# Contents

[1. Data Preparation](#Data-Preparation)  
&emsp;[a. Read Data](#Read-Data)  
&emsp;[b. Recommended Pre-Processing](#Recommended-Pre-Processing)  
&emsp;&emsp;[i. Filling Gaps](#Filling-gaps)  
&emsp;&emsp;[ii. Lyrics Normalisation](#Lyrics-Normalisation)  
[2. Filtering Data](#Filtering-Data)  
&emsp;[a. Get Unique Tracks](#Get-Unique-Tracks) 
    

# Data Preparation

## Read Data

In [43]:
import pandas as pd
df = pd.read_csv('lyrics.csv')


## Recommended Pre-Processing

### Filling Gaps

In [44]:
# make all na fields reflect as such
df = df.fillna('NA')

# ensure date format for album release date
df['album_rd'] = pd.to_datetime(df.album_rd)
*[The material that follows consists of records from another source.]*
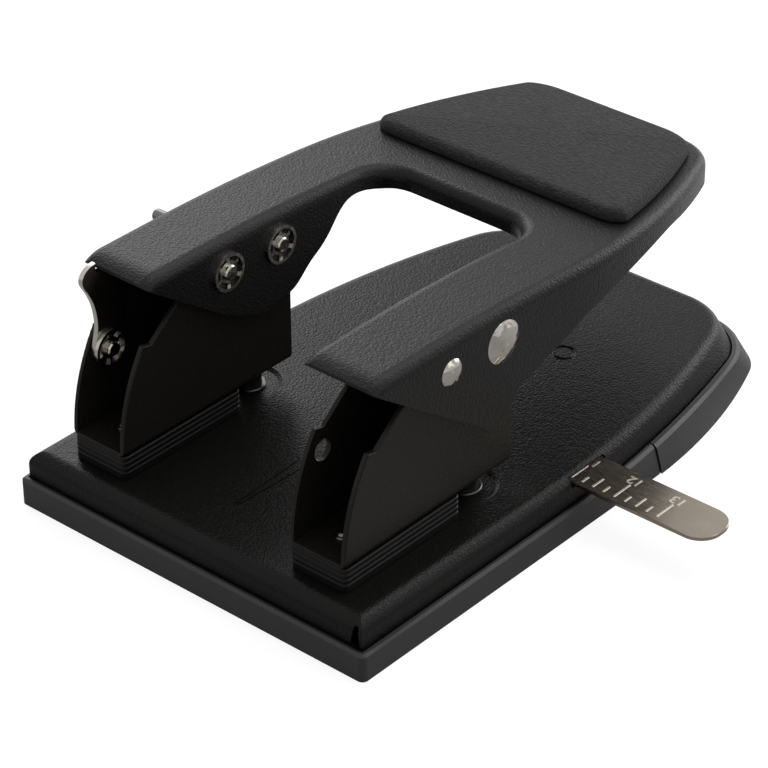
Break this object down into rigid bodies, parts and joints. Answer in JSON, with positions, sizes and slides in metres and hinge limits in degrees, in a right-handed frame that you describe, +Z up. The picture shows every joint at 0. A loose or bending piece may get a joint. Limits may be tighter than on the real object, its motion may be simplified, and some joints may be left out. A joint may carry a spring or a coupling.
{
  "type": "two-hole paper punch",
  "caption": "Desk paper punch: wide padded lever on sheet-metal towers with sprung punches, over a pressed base with chip tray and sliding paper guide.",
  "frame": {"origin": "on the resting surface under the middle of the line that joins the two punched holes", "axes": "+X to the right along the line of the two holes, +Y back towards the palm pad, +Z up"},
  "size_m": [0.1477, 0.1723, 0.0673],
  "materials": {
    "black_paint": "black leather-grain paint",
    "spacer_black": "black paint",
    "tray_black": "matte black moulding",
    "foam_pad": "black foam rubber with a fine grain",
    "bracket_black": "glossy black paint",
    "nickel": "bright nickel plate",
    "punch_steel": "ground steel",
    "spring_wire": "spring wire",
    "rule_nickel": "satin nickel plate"
  },
  "bodies": {
    "base": {"base_plate": "black_paint", "chip_tray": "tray_black", "left_bracket": "bracket_black", "left_foot_plate": "spacer_black", "left_spacer_1": "spacer_black", "left_spacer_2": "spacer_black", "left_spacer_3": "spacer_black", "left_die": "punch_steel", "left_punch_guide": "bracket_black", "right_bracket": "bracket_black", "right_foot_plate": "spacer_black", "right_spacer_1": "spacer_black", "right_spacer_2": "spacer_black", "right_spacer_3": "spacer_black", "right_die": "punch_steel", "right_punch_guide": "bracket_black", "bracket_rivets": "nickel", "rivet_washers": "nickel", "latch_pin": "nickel", "latch_retainer": "nickel", "ruler_guide": "nickel"},
    "lever": {"lever": "black_paint", "palm_pad": "foam_pad", "left_pivot_pin": "nickel", "left_drive_pin": "nickel", "right_pivot_pin": "nickel", "right_drive_pin": "nickel", "pin_retainers": "nickel", "arm_stud": "nickel"},
    "left_punch": {"left_punch": "punch_steel", "left_punch_collar": "punch_steel", "left_return_spring": "spring_wire"},
    "right_punch": {"right_punch": "punch_steel", "right_punch_collar": "punch_steel", "right_return_spring": "spring_wire"},
    "latch": {"latch": "nickel"},
    "paper_guide": {"paper_guide": "rule_nickel"},
    "tray_flap": {"tray_flap": "tray_black"}
  },
  "joints": [
    {"name": "lever_tilt", "type": "hinge", "parent": "base", "child": "lever", "pos_m": [0, -0.017, 0.0582], "axis": [1, 0, 0], "range_deg": [0, 28]},
    {"name": "latch_swing", "type": "hinge", "parent": "base", "child": "latch", "pos_m": [-0.04103, -0.041, 0.0419], "axis": [1, 0, 0], "range_deg": [0, 98]},
    {"name": "left_punch_stroke", "type": "slide", "parent": "base", "child": "left_punch", "axis": [0, 0, 1], "range_m": [0, 0.0084], "deforming": ["left_return_spring"]},
    {"name": "right_punch_stroke", "type": "slide", "parent": "base", "child": "right_punch", "axis": [0, 0, 1], "range_m": [0, 0.0084], "deforming": ["right_return_spring"]},
    {"name": "paper_guide_slide", "type": "slide", "parent": "base", "child": "paper_guide", "axis": [1, 0, 0], "range_m": [-0.034, 0.02]},
    {"name": "tray_flap_hinge", "type": "hinge", "parent": "base", "child": "tray_flap", "pos_m": [0, 0.0513, 0], "axis": [-1, 0, 0], "range_deg": [0, 60]}
  ],
  "couplings": [
    {"joint": "latch_swing", "follows": "lever_tilt", "ratio": 3.5},
    {"joint": "left_punch_stroke", "follows": "lever_tilt", "m_per_rad": 0.017},
    {"joint": "right_punch_stroke", "follows": "lever_tilt", "m_per_rad": 0.017}
  ]
}
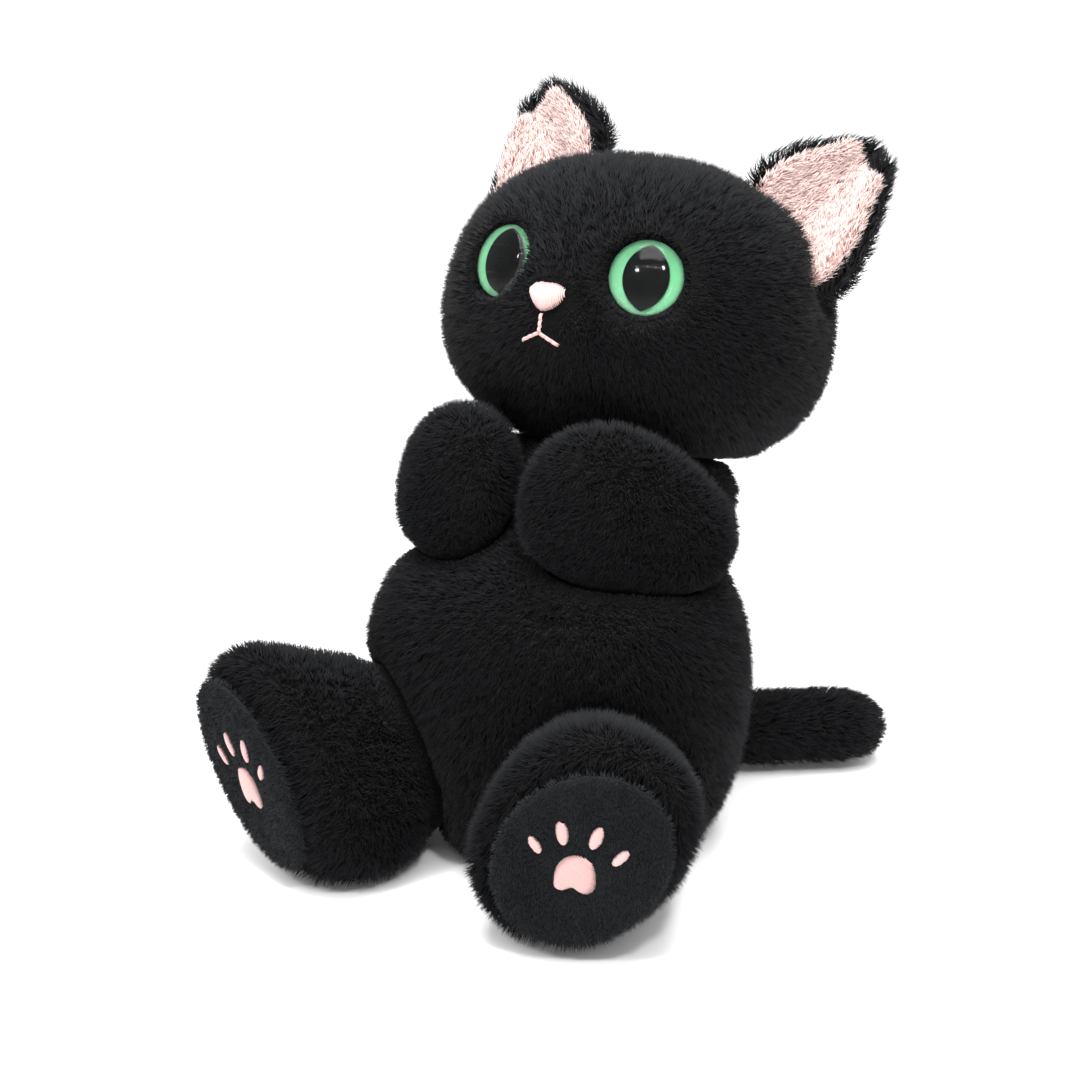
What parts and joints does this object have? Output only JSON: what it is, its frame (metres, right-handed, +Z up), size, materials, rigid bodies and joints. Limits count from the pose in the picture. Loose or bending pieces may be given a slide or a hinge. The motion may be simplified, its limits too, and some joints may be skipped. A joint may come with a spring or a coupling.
{
  "type": "plush cat",
  "caption": "Sitting plush cat with a big head, green safety eyes, raised paws, embroidered soles and a short thick tail.",
  "frame": {"origin": "centre of the flat underside of the seat", "axes": "+Z up, face towards -Y, the cat's left side towards +X"},
  "size_m": [0.1836, 0.2207, 0.2412],
  "materials": {
    "black_fur": "short dense plush pile, soft grey-blue sheen",
    "sole_fur": "very short brushed pile",
    "ear_pink_fur": "shaggy pale pink pile",
    "pink_thread": "satin-stitched thread",
    "clear_dome": "clear polished dome",
    "green_iris": "printed green iris",
    "dark_pupil": "gloss black almond",
    "eye_post": "moulded black plastic",
    "washer_plastic": "moulded white plastic",
    "stuffing": "polyester fibre filling",
    "pellets": "pellets in a cloth bag"
  },
  "bodies": {
    "torso": {"torso_front_left": "black_fur", "torso_front_right": "black_fur", "torso_back_left": "black_fur", "torso_back_right": "black_fur", "seat_panel": "black_fur", "torso_filling": "stuffing", "pellet_bag": "pellets"},
    "neck_turn": {"neck_filling": "stuffing"},
    "neck_lean": {"neck_seam": "black_fur"},
    "head": {"face_left": "black_fur", "face_right": "black_fur", "head_back_left": "black_fur", "head_back_right": "black_fur", "head_filling": "stuffing", "nose_stitching": "pink_thread", "mouth_stitching": "pink_thread", "eye_dome_left": "clear_dome", "eye_dome_right": "clear_dome", "iris_left": "green_iris", "iris_right": "green_iris", "pupil_left": "dark_pupil", "pupil_right": "dark_pupil", "eye_shank_left": "eye_post", "eye_shank_right": "eye_post", "eye_washer_left": "washer_plastic", "eye_washer_right": "washer_plastic"},
    "tail": {"tail_upper": "black_fur", "tail_lower": "black_fur", "tail_filling": "stuffing"},
    "tail_root": {"tail_root_filling": "stuffing"},
    "ear_left": {"ear_back_left": "black_fur", "ear_lining_left": "ear_pink_fur", "ear_seam_left": "black_fur"},
    "shoulder_left": {"shoulder_filling_left": "stuffing"},
    "arm_left": {"arm_outer_left": "black_fur", "arm_inner_left": "black_fur", "arm_filling_left": "stuffing"},
    "hip_left": {"hip_filling_left": "stuffing"},
    "leg_left": {"leg_upper_left": "black_fur", "leg_lower_left": "black_fur", "sole_left": "sole_fur", "pad_stitching_left": "pink_thread", "leg_filling_left": "stuffing"},
    "ear_right": {"ear_back_right": "black_fur", "ear_lining_right": "ear_pink_fur", "ear_seam_right": "black_fur"},
    "shoulder_right": {"shoulder_filling_right": "stuffing"},
    "arm_right": {"arm_outer_right": "black_fur", "arm_inner_right": "black_fur", "arm_filling_right": "stuffing"},
    "hip_right": {"hip_filling_right": "stuffing"},
    "leg_right": {"leg_upper_right": "black_fur", "leg_lower_right": "black_fur", "sole_right": "sole_fur", "pad_stitching_right": "pink_thread", "leg_filling_right": "stuffing"}
  },
  "joints": [
    {"name": "neck_turn", "type": "hinge", "parent": "torso", "child": "neck_turn", "pos_m": [0, 0.038, 0.117], "axis": [0, 0, 1], "range_deg": [-10, 10], "stiffness_Nm_per_rad": 0.5},
    {"name": "neck_lean", "type": "hinge", "parent": "neck_turn", "child": "neck_lean", "pos_m": [0, 0.038, 0.117], "axis": [0, 1, 0], "range_deg": [-3, 3], "stiffness_Nm_per_rad": 1.5},
    {"name": "neck_nod", "type": "hinge", "parent": "neck_lean", "child": "head", "pos_m": [0, 0.038, 0.117], "axis": [1, 0, 0], "range_deg": [-8, 1.5], "stiffness_Nm_per_rad": 3},
    {"name": "tail_sway", "type": "hinge", "parent": "torso", "child": "tail_root", "pos_m": [0, 0.047, 0.015], "axis": [0, 0, 1], "range_deg": [-10, 10], "stiffness_Nm_per_rad": 0.15},
    {"name": "tail_lift", "type": "hinge", "parent": "tail_root", "child": "tail", "pos_m": [0, 0.047, 0.015], "axis": [1, 0, 0], "range_deg": [0, 9], "stiffness_Nm_per_rad": 0.3},
    {"name": "arm_open_left", "type": "hinge", "parent": "torso", "child": "shoulder_left", "pos_m": [0.037, 0.02, 0.107], "axis": [0, 0, 1], "range_deg": [0, 8], "stiffness_Nm_per_rad": 0.12},
    {"name": "arm_raise_left", "type": "hinge", "parent": "shoulder_left", "child": "arm_left", "pos_m": [0.037, 0.02, 0.107], "axis": [-1, 0, 0], "range_deg": [-4, 1], "stiffness_Nm_per_rad": 0.25},
    {"name": "leg_splay_left", "type": "hinge", "parent": "torso", "child": "hip_left", "pos_m": [0.033, -0.014, 0.0325], "axis": [0, 0, 1], "range_deg": [-2.5, 3], "stiffness_Nm_per_rad": 0.3},
    {"name": "leg_lift_left", "type": "hinge", "parent": "hip_left", "child": "leg_left", "pos_m": [0.033, -0.014, 0.0325], "axis": [-1, 0, 0], "range_deg": [0, 3], "stiffness_Nm_per_rad": 0.6},
    {"name": "ear_fold_left", "type": "hinge", "parent": "head", "child": "ear_left", "pos_m": [0.029, 0.07, 0.211], "axis": [0.6679, -0.2801, -0.6895], "range_deg": [-8, 4], "stiffness_Nm_per_rad": 0.05},
    {"name": "arm_open_right", "type": "hinge", "parent": "torso", "child": "shoulder_right", "pos_m": [-0.037, 0.02, 0.107], "axis": [0, 0, -1], "range_deg": [0, 8], "stiffness_Nm_per_rad": 0.12},
    {"name": "arm_raise_right", "type": "hinge", "parent": "shoulder_right", "child": "arm_right", "pos_m": [-0.037, 0.02, 0.107], "axis": [-1, 0, 0], "range_deg": [-4, 1], "stiffness_Nm_per_rad": 0.25},
    {"name": "leg_splay_right", "type": "hinge", "parent": "torso", "child": "hip_right", "pos_m": [-0.033, -0.014, 0.0325], "axis": [0, 0, -1], "range_deg": [-2.5, 3], "stiffness_Nm_per_rad": 0.3},
    {"name": "leg_lift_right", "type": "hinge", "parent": "hip_right", "child": "leg_right", "pos_m": [-0.033, -0.014, 0.0325], "axis": [-1, 0, 0], "range_deg": [0, 3], "stiffness_Nm_per_rad": 0.6},
    {"name": "ear_fold_right", "type": "hinge", "parent": "head", "child": "ear_right", "pos_m": [-0.029, 0.07, 0.211], "axis": [0.6679, 0.2801, 0.6895], "range_deg": [-8, 4], "stiffness_Nm_per_rad": 0.05}
  ]
}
# ignore any track that does not have any lyrics or are album notes
df = df[~df['eng_track_title'].str.contains('skit', case=False) & ~df['eng_track_title'].str.contains('note', case=False)]


### Lyrics Normalisation

Method adapted from :

In [45]:
import re
def normalise(text, remove_punc=True):
    """method to normalise text"""
    # change text to lowercase and remove leading and trailing white spaces
    text = text.lower().strip()

    # remove punctuation
    if remove_punc:
        # remove punctuation
        text = re.sub(r'[\W]', ' ', text)
        # remove double spacing sometimes caused by removal of punctuation
        text = re.sub(r'\s+', ' ', text)

    return text


In [46]:
# normalise lyrics
df['lyrics'] = df['lyrics'].apply(lambda x: normalise(x))


# Filtering Data

## Get Unique Tracks

1. Using Pandas' built-in duplicates

In [49]:
df.drop_duplicates(subset='track_title', inplace=True)


2. Using the 'repackaged' column

duplicated tracks are labelled as True 

In [50]:
df = df[~df['repackaged']]